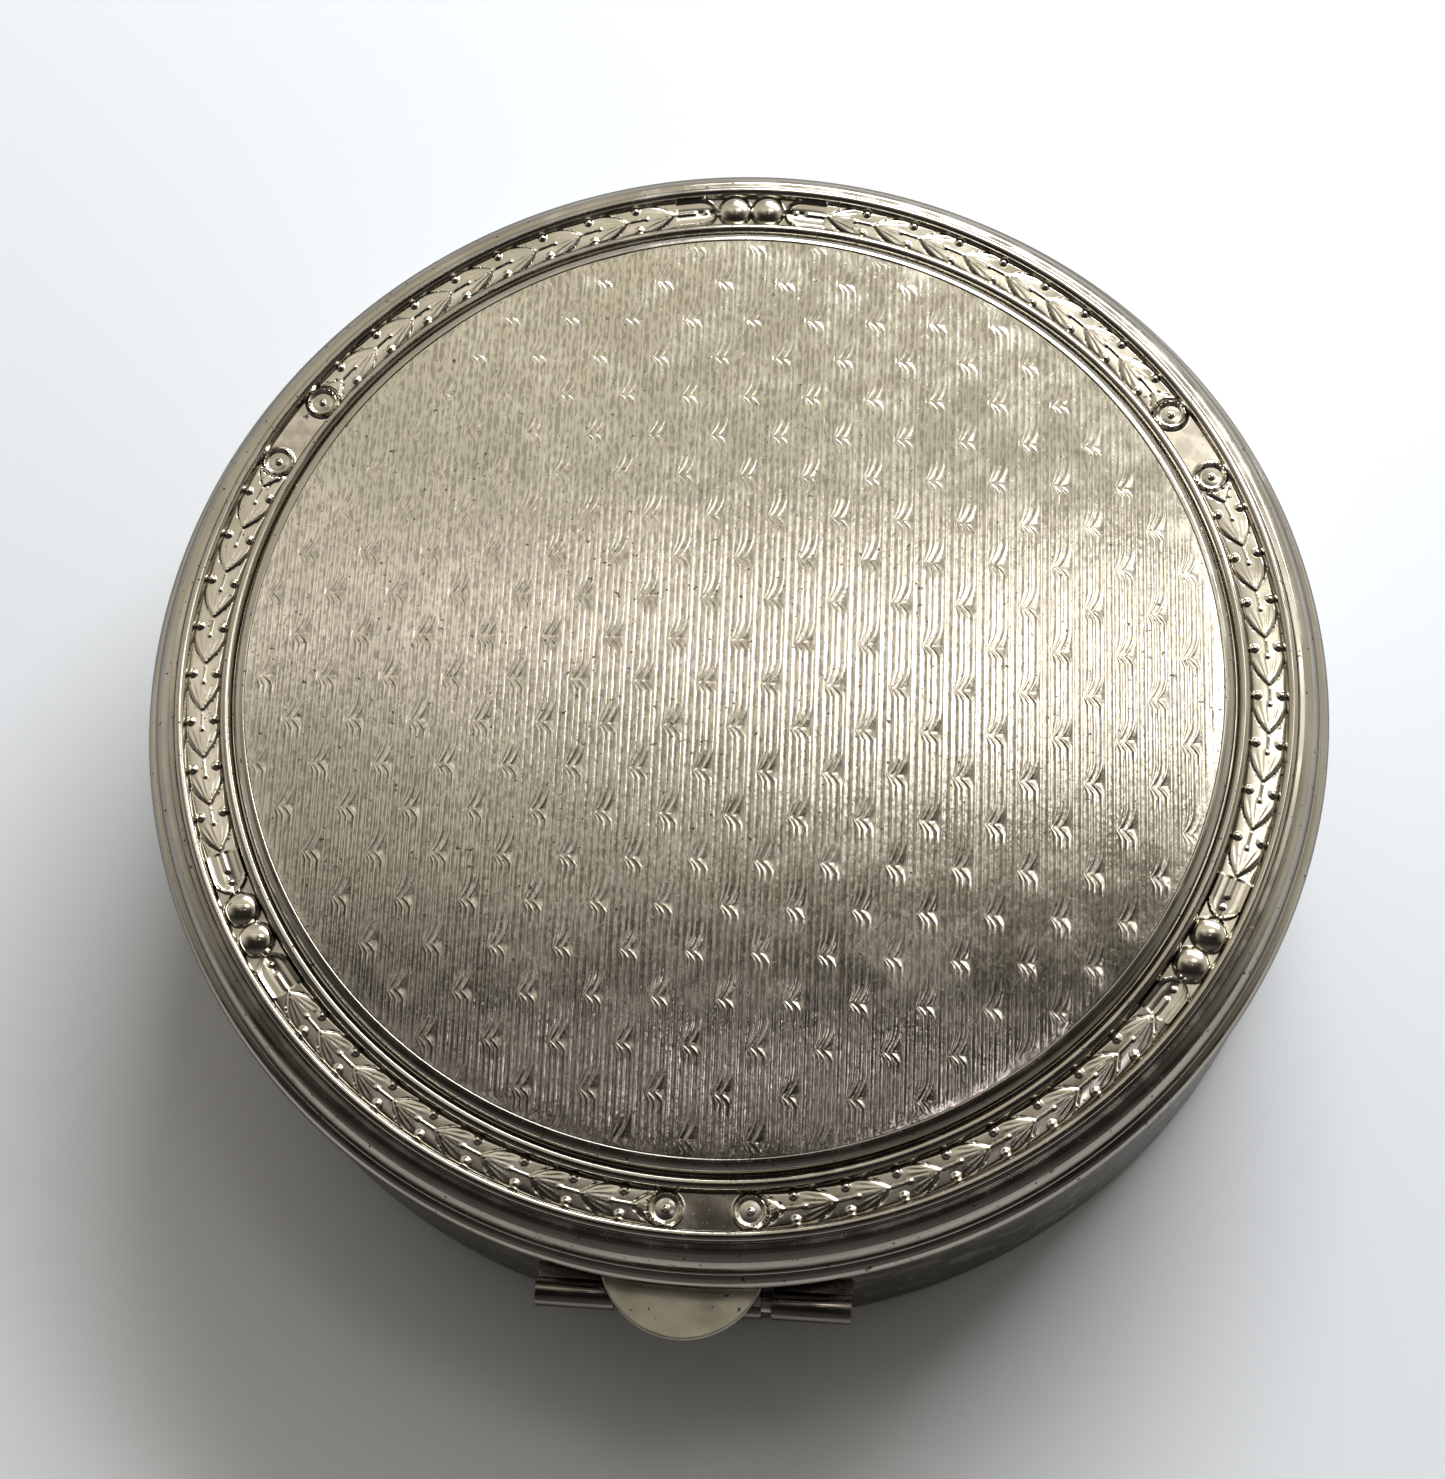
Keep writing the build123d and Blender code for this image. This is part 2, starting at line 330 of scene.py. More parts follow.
@dataclass
class Nodes:
    """Shader nodes of one tree; a method adds a kind of node and gives its result's socket."""

    tree: bpy.types.NodeTree

    def feed(self, value: Socket | float | tuple, socket: Socket) -> None:
        """Links a socket to an input, or writes a plain number or colour to it.

        Args:
            value: socket, number or colour.
            socket: the input.
        """
        if isinstance(value, bpy.types.NodeSocket):
            self.tree.links.new(value, socket)
        else:
            socket.default_value = value

    def noise(self, place: Socket, scale: float, detail: float) -> Socket:
        """Cloudy noise.

        Args:
            place: coordinates.
            scale: number of clouds along one unit of them.
            detail: number of finer layers.

        Returns:
            Value from 0 to 1.
        """
        node = self.tree.nodes.new("ShaderNodeTexNoise")
        node.inputs["Scale"].default_value = scale
        node.inputs["Detail"].default_value = detail
        self.feed(place, node.inputs["Vector"])
        return node.outputs["Fac"]

    def stretched(self, place: Socket, scales: Triple) -> Socket:
        """Coordinates multiplied by a scale along each axis.

        Args:
            place: coordinates.
            scales: the three scales.

        Returns:
            The new coordinates.
        """
        node = self.tree.nodes.new("ShaderNodeMapping")
        node.inputs["Scale"].default_value = scales
        self.feed(place, node.inputs["Vector"])
        return node.outputs["Vector"]

    def ramp(
        self, value: Socket, start: float, end: float, low: float = 0.0, high: float = 1.0
    ) -> Socket:
        """Smooth step: low at start, high at end.

        Args:
            value: the value that is read.
            start: value at which the step begins.
            end: value at which it ends; it may be the lower one.
            low: result before the step.
            high: result after it.

        Returns:
            The result.
        """
        node = self.tree.nodes.new("ShaderNodeMapRange")
        node.interpolation_type = "SMOOTHSTEP"
        self.feed(value, node.inputs["Value"])
        names = ("From Min", "From Max", "To Min", "To Max")
        for name, number in zip(names, (start, end, low, high)):
            node.inputs[name].default_value = number
        return node.outputs["Result"]

    def number(self, operation: str, *values: Socket | float, clamped: bool = False) -> Socket:
        """One step of arithmetic.

        Args:
            operation: Blender's name of the step.
            values: what it works on.
            clamped: whether the result is kept within 0 and 1.

        Returns:
            The result.
        """
        node = self.tree.nodes.new("ShaderNodeMath")
        node.operation = operation
        node.use_clamp = clamped
        for value, socket in zip(values, node.inputs):
            self.feed(value, socket)
        return node.outputs[0]

    def product(self, first: Socket, second: Socket, share: float) -> Socket:
        """Product of two values and a share, kept within 0 and 1."""
        return self.number("MULTIPLY", self.number("MULTIPLY", first, second), share, clamped=True)

    def mixed(
        self, share: Socket, first: Socket | tuple, second: Socket | tuple, way: str = "MIX"
    ) -> Socket:
        """Two colours mixed, or the second one added to the first, by a share.

        Args:
            share: how much of the second colour there is.
            first: first colour.
            second: second colour.
            way: Blender's name of the way to mix them.

        Returns:
            The colour.
        """
        node = self.tree.nodes.new("ShaderNodeMix")
        node.data_type = "RGBA"
        node.blend_type = way
        self.feed(share, node.inputs["Factor"])
        self.feed(first, node.inputs[6])
        self.feed(second, node.inputs[7])
        return node.outputs[2]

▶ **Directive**
In the listing above, please print only the lines from the first one to the line where "high at end." appears, exactly as written, both of those lines included.

▶ **Correct answer**
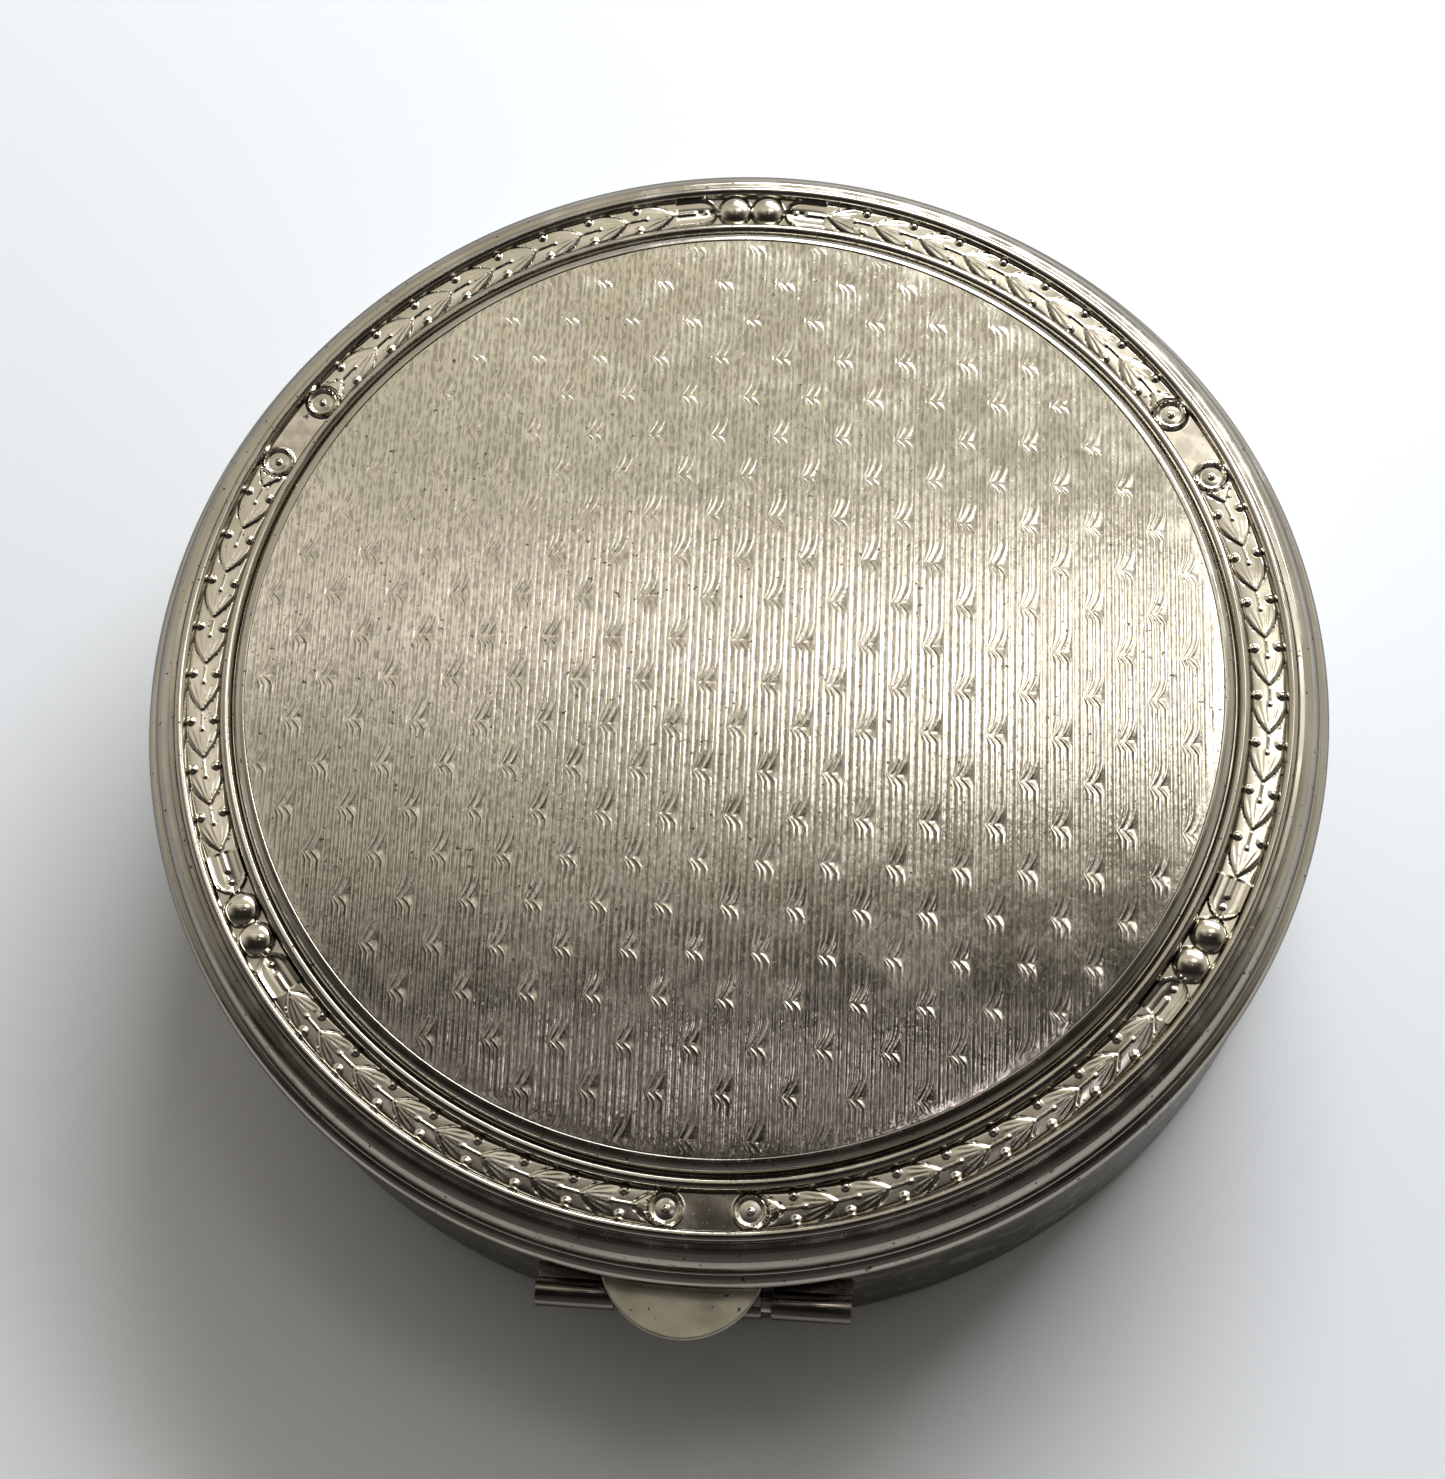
Keep writing the build123d and Blender code for this image. This is part 2, starting at line 330 of scene.py. More parts follow.
@dataclass
class Nodes:
    """Shader nodes of one tree; a method adds a kind of node and gives its result's socket."""

    tree: bpy.types.NodeTree

    def feed(self, value: Socket | float | tuple, socket: Socket) -> None:
        """Links a socket to an input, or writes a plain number or colour to it.

        Args:
            value: socket, number or colour.
            socket: the input.
        """
        if isinstance(value, bpy.types.NodeSocket):
            self.tree.links.new(value, socket)
        else:
            socket.default_value = value

    def noise(self, place: Socket, scale: float, detail: float) -> Socket:
        """Cloudy noise.

        Args:
            place: coordinates.
            scale: number of clouds along one unit of them.
            detail: number of finer layers.

        Returns:
            Value from 0 to 1.
        """
        node = self.tree.nodes.new("ShaderNodeTexNoise")
        node.inputs["Scale"].default_value = scale
        node.inputs["Detail"].default_value = detail
        self.feed(place, node.inputs["Vector"])
        return node.outputs["Fac"]

    def stretched(self, place: Socket, scales: Triple) -> Socket:
        """Coordinates multiplied by a scale along each axis.

        Args:
            place: coordinates.
            scales: the three scales.

        Returns:
            The new coordinates.
        """
        node = self.tree.nodes.new("ShaderNodeMapping")
        node.inputs["Scale"].default_value = scales
        self.feed(place, node.inputs["Vector"])
        return node.outputs["Vector"]

    def ramp(
        self, value: Socket, start: float, end: float, low: float = 0.0, high: float = 1.0
    ) -> Socket:
        """Smooth step: low at start, high at end.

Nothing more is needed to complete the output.